Stated goal -
Make an exact copy of the entries below.

Material provided -

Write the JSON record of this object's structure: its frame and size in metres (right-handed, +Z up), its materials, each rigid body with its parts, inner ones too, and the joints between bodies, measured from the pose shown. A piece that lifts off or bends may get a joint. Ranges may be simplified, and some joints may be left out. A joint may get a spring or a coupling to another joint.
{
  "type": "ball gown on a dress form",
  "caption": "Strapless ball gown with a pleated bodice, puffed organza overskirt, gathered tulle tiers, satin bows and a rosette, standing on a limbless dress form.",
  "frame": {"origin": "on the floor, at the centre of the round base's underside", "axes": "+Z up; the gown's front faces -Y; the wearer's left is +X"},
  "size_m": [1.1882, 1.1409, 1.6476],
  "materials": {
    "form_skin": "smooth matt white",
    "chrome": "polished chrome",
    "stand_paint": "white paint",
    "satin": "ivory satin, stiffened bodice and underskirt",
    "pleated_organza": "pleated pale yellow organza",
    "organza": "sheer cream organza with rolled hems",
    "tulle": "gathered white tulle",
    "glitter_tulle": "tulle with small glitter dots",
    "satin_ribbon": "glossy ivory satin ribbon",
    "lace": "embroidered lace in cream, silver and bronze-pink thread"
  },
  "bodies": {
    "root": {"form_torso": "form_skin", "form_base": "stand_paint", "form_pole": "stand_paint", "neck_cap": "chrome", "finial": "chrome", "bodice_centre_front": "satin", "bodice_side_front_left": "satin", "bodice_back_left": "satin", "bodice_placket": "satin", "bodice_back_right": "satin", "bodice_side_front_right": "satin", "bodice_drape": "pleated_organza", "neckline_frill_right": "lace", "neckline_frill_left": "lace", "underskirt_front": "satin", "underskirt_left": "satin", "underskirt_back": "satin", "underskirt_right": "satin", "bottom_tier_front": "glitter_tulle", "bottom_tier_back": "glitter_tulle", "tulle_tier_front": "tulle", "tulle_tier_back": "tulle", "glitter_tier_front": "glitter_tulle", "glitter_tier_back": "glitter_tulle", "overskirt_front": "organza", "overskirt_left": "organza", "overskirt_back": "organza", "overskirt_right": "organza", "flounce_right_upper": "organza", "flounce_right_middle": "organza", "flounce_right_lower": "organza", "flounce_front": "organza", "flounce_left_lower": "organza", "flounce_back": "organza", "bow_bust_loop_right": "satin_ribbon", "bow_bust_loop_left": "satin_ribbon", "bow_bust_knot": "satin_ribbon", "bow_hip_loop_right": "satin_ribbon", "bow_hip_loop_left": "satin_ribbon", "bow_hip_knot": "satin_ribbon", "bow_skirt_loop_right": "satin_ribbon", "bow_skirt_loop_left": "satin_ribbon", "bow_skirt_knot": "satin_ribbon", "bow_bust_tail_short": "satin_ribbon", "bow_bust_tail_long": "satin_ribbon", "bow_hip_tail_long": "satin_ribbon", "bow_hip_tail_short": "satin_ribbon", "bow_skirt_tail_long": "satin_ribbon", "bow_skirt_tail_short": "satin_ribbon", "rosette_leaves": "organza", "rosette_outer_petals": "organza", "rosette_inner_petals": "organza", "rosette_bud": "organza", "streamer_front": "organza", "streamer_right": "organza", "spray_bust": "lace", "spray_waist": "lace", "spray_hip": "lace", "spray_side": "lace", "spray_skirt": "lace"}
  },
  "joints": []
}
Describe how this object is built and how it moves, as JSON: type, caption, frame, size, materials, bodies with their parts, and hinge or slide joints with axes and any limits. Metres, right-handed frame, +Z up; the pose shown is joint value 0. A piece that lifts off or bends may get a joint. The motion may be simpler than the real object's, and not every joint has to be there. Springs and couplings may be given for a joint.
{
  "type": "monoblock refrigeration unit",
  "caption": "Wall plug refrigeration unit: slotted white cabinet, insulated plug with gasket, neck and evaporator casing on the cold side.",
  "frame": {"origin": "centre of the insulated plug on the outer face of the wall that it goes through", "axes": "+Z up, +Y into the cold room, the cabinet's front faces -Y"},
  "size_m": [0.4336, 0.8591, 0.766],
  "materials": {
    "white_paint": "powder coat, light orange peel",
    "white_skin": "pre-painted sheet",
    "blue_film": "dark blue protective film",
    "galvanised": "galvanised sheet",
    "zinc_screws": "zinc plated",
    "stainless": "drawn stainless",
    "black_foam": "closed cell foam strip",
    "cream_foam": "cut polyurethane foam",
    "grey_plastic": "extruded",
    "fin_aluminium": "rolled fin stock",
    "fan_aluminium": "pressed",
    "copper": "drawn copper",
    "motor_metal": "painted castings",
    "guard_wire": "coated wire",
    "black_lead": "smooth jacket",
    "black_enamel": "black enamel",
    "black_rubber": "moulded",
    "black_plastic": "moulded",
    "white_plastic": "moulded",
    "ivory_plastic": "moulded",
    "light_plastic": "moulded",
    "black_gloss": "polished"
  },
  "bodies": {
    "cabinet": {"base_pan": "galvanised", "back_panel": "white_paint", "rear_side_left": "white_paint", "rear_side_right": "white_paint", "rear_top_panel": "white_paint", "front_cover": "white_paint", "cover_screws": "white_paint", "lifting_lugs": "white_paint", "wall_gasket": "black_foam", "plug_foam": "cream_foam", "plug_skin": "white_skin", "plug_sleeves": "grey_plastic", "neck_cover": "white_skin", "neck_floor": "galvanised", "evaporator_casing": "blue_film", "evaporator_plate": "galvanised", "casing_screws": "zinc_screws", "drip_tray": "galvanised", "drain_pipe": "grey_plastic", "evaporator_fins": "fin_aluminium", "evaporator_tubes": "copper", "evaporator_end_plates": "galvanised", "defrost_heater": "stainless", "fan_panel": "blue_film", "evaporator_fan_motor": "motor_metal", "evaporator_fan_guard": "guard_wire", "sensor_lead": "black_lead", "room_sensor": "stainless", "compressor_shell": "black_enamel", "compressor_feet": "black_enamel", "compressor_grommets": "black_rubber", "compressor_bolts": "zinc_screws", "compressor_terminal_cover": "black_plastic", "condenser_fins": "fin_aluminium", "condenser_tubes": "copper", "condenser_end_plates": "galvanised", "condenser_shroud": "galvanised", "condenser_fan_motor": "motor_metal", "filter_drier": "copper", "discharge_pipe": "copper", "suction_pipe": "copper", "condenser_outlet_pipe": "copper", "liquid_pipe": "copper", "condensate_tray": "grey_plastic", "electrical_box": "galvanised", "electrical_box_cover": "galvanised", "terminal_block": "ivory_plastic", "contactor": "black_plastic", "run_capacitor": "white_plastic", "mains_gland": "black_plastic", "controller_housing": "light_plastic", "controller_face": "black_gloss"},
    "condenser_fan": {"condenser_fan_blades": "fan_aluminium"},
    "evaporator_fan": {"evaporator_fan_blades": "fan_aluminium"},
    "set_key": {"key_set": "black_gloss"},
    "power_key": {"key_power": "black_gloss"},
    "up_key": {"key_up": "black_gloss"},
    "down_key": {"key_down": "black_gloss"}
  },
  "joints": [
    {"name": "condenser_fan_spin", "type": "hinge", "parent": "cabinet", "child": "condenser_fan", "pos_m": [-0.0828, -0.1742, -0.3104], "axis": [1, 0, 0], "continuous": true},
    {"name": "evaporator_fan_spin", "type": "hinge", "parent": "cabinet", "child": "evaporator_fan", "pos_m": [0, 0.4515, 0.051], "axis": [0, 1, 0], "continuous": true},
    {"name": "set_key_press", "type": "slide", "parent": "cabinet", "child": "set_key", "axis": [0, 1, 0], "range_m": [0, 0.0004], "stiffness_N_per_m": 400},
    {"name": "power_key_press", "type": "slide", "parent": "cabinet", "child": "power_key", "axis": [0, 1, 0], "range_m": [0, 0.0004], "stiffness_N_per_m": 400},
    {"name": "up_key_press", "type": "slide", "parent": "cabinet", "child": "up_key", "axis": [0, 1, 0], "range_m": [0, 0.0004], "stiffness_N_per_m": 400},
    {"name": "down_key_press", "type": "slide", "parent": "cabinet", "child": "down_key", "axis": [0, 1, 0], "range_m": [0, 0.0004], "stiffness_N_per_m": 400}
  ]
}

Written response -
Write the JSON record of this object's structure: its frame and size in metres (right-handed, +Z up), its materials, each rigid body with its parts, inner ones too, and the joints between bodies, measured from the pose shown. A piece that lifts off or bends may get a joint. Ranges may be simplified, and some joints may be left out. A joint may get a spring or a coupling to another joint.
{
  "type": "ball gown on a dress form",
  "caption": "Strapless ball gown with a pleated bodice, puffed organza overskirt, gathered tulle tiers, satin bows and a rosette, standing on a limbless dress form.",
  "frame": {"origin": "on the floor, at the centre of the round base's underside", "axes": "+Z up; the gown's front faces -Y; the wearer's left is +X"},
  "size_m": [1.1882, 1.1409, 1.6476],
  "materials": {
    "form_skin": "smooth matt white",
    "chrome": "polished chrome",
    "stand_paint": "white paint",
    "satin": "ivory satin, stiffened bodice and underskirt",
    "pleated_organza": "pleated pale yellow organza",
    "organza": "sheer cream organza with rolled hems",
    "tulle": "gathered white tulle",
    "glitter_tulle": "tulle with small glitter dots",
    "satin_ribbon": "glossy ivory satin ribbon",
    "lace": "embroidered lace in cream, silver and bronze-pink thread"
  },
  "bodies": {
    "root": {"form_torso": "form_skin", "form_base": "stand_paint", "form_pole": "stand_paint", "neck_cap": "chrome", "finial": "chrome", "bodice_centre_front": "satin", "bodice_side_front_left": "satin", "bodice_back_left": "satin", "bodice_placket": "satin", "bodice_back_right": "satin", "bodice_side_front_right": "satin", "bodice_drape": "pleated_organza", "neckline_frill_right": "lace", "neckline_frill_left": "lace", "underskirt_front": "satin", "underskirt_left": "satin", "underskirt_back": "satin", "underskirt_right": "satin", "bottom_tier_front": "glitter_tulle", "bottom_tier_back": "glitter_tulle", "tulle_tier_front": "tulle", "tulle_tier_back": "tulle", "glitter_tier_front": "glitter_tulle", "glitter_tier_back": "glitter_tulle", "overskirt_front": "organza", "overskirt_left": "organza", "overskirt_back": "organza", "overskirt_right": "organza", "flounce_right_upper": "organza", "flounce_right_middle": "organza", "flounce_right_lower": "organza", "flounce_front": "organza", "flounce_left_lower": "organza", "flounce_back": "organza", "bow_bust_loop_right": "satin_ribbon", "bow_bust_loop_left": "satin_ribbon", "bow_bust_knot": "satin_ribbon", "bow_hip_loop_right": "satin_ribbon", "bow_hip_loop_left": "satin_ribbon", "bow_hip_knot": "satin_ribbon", "bow_skirt_loop_right": "satin_ribbon", "bow_skirt_loop_left": "satin_ribbon", "bow_skirt_knot": "satin_ribbon", "bow_bust_tail_short": "satin_ribbon", "bow_bust_tail_long": "satin_ribbon", "bow_hip_tail_long": "satin_ribbon", "bow_hip_tail_short": "satin_ribbon", "bow_skirt_tail_long": "satin_ribbon", "bow_skirt_tail_short": "satin_ribbon", "rosette_leaves": "organza", "rosette_outer_petals": "organza", "rosette_inner_petals": "organza", "rosette_bud": "organza", "streamer_front": "organza", "streamer_right": "organza", "spray_bust": "lace", "spray_waist": "lace", "spray_hip": "lace", "spray_side": "lace", "spray_skirt": "lace"}
  },
  "joints": []
}
Describe how this object is built and how it moves, as JSON: type, caption, frame, size, materials, bodies with their parts, and hinge or slide joints with axes and any limits. Metres, right-handed frame, +Z up; the pose shown is joint value 0. A piece that lifts off or bends may get a joint. The motion may be simpler than the real object's, and not every joint has to be there. Springs and couplings may be given for a joint.
{
  "type": "monoblock refrigeration unit",
  "caption": "Wall plug refrigeration unit: slotted white cabinet, insulated plug with gasket, neck and evaporator casing on the cold side.",
  "frame": {"origin": "centre of the insulated plug on the outer face of the wall that it goes through", "axes": "+Z up, +Y into the cold room, the cabinet's front faces -Y"},
  "size_m": [0.4336, 0.8591, 0.766],
  "materials": {
    "white_paint": "powder coat, light orange peel",
    "white_skin": "pre-painted sheet",
    "blue_film": "dark blue protective film",
    "galvanised": "galvanised sheet",
    "zinc_screws": "zinc plated",
    "stainless": "drawn stainless",
    "black_foam": "closed cell foam strip",
    "cream_foam": "cut polyurethane foam",
    "grey_plastic": "extruded",
    "fin_aluminium": "rolled fin stock",
    "fan_aluminium": "pressed",
    "copper": "drawn copper",
    "motor_metal": "painted castings",
    "guard_wire": "coated wire",
    "black_lead": "smooth jacket",
    "black_enamel": "black enamel",
    "black_rubber": "moulded",
    "black_plastic": "moulded",
    "white_plastic": "moulded",
    "ivory_plastic": "moulded",
    "light_plastic": "moulded",
    "black_gloss": "polished"
  },
  "bodies": {
    "cabinet": {"base_pan": "galvanised", "back_panel": "white_paint", "rear_side_left": "white_paint", "rear_side_right": "white_paint", "rear_top_panel": "white_paint", "front_cover": "white_paint", "cover_screws": "white_paint", "lifting_lugs": "white_paint", "wall_gasket": "black_foam", "plug_foam": "cream_foam", "plug_skin": "white_skin", "plug_sleeves": "grey_plastic", "neck_cover": "white_skin", "neck_floor": "galvanised", "evaporator_casing": "blue_film", "evaporator_plate": "galvanised", "casing_screws": "zinc_screws", "drip_tray": "galvanised", "drain_pipe": "grey_plastic", "evaporator_fins": "fin_aluminium", "evaporator_tubes": "copper", "evaporator_end_plates": "galvanised", "defrost_heater": "stainless", "fan_panel": "blue_film", "evaporator_fan_motor": "motor_metal", "evaporator_fan_guard": "guard_wire", "sensor_lead": "black_lead", "room_sensor": "stainless", "compressor_shell": "black_enamel", "compressor_feet": "black_enamel", "compressor_grommets": "black_rubber", "compressor_bolts": "zinc_screws", "compressor_terminal_cover": "black_plastic", "condenser_fins": "fin_aluminium", "condenser_tubes": "copper", "condenser_end_plates": "galvanised", "condenser_shroud": "galvanised", "condenser_fan_motor": "motor_metal", "filter_drier": "copper", "discharge_pipe": "copper", "suction_pipe": "copper", "condenser_outlet_pipe": "copper", "liquid_pipe": "copper", "condensate_tray": "grey_plastic", "electrical_box": "galvanised", "electrical_box_cover": "galvanised", "terminal_block": "ivory_plastic", "contactor": "black_plastic", "run_capacitor": "white_plastic", "mains_gland": "black_plastic", "controller_housing": "light_plastic", "controller_face": "black_gloss"},
    "condenser_fan": {"condenser_fan_blades": "fan_aluminium"},
    "evaporator_fan": {"evaporator_fan_blades": "fan_aluminium"},
    "set_key": {"key_set": "black_gloss"},
    "power_key": {"key_power": "black_gloss"},
    "up_key": {"key_up": "black_gloss"},
    "down_key": {"key_down": "black_gloss"}
  },
  "joints": [
    {"name": "condenser_fan_spin", "type": "hinge", "parent": "cabinet", "child": "condenser_fan", "pos_m": [-0.0828, -0.1742, -0.3104], "axis": [1, 0, 0], "continuous": true},
    {"name": "evaporator_fan_spin", "type": "hinge", "parent": "cabinet", "child": "evaporator_fan", "pos_m": [0, 0.4515, 0.051], "axis": [0, 1, 0], "continuous": true},
    {"name": "set_key_press", "type": "slide", "parent": "cabinet", "child": "set_key", "axis": [0, 1, 0], "range_m": [0, 0.0004], "stiffness_N_per_m": 400},
    {"name": "power_key_press", "type": "slide", "parent": "cabinet", "child": "power_key", "axis": [0, 1, 0], "range_m": [0, 0.0004], "stiffness_N_per_m": 400},
    {"name": "up_key_press", "type": "slide", "parent": "cabinet", "child": "up_key", "axis": [0, 1, 0], "range_m": [0, 0.0004], "stiffness_N_per_m": 400},
    {"name": "down_key_press", "type": "slide", "parent": "cabinet", "child": "down_key", "axis": [0, 1, 0], "range_m": [0, 0.0004], "stiffness_N_per_m": 400}
  ]
}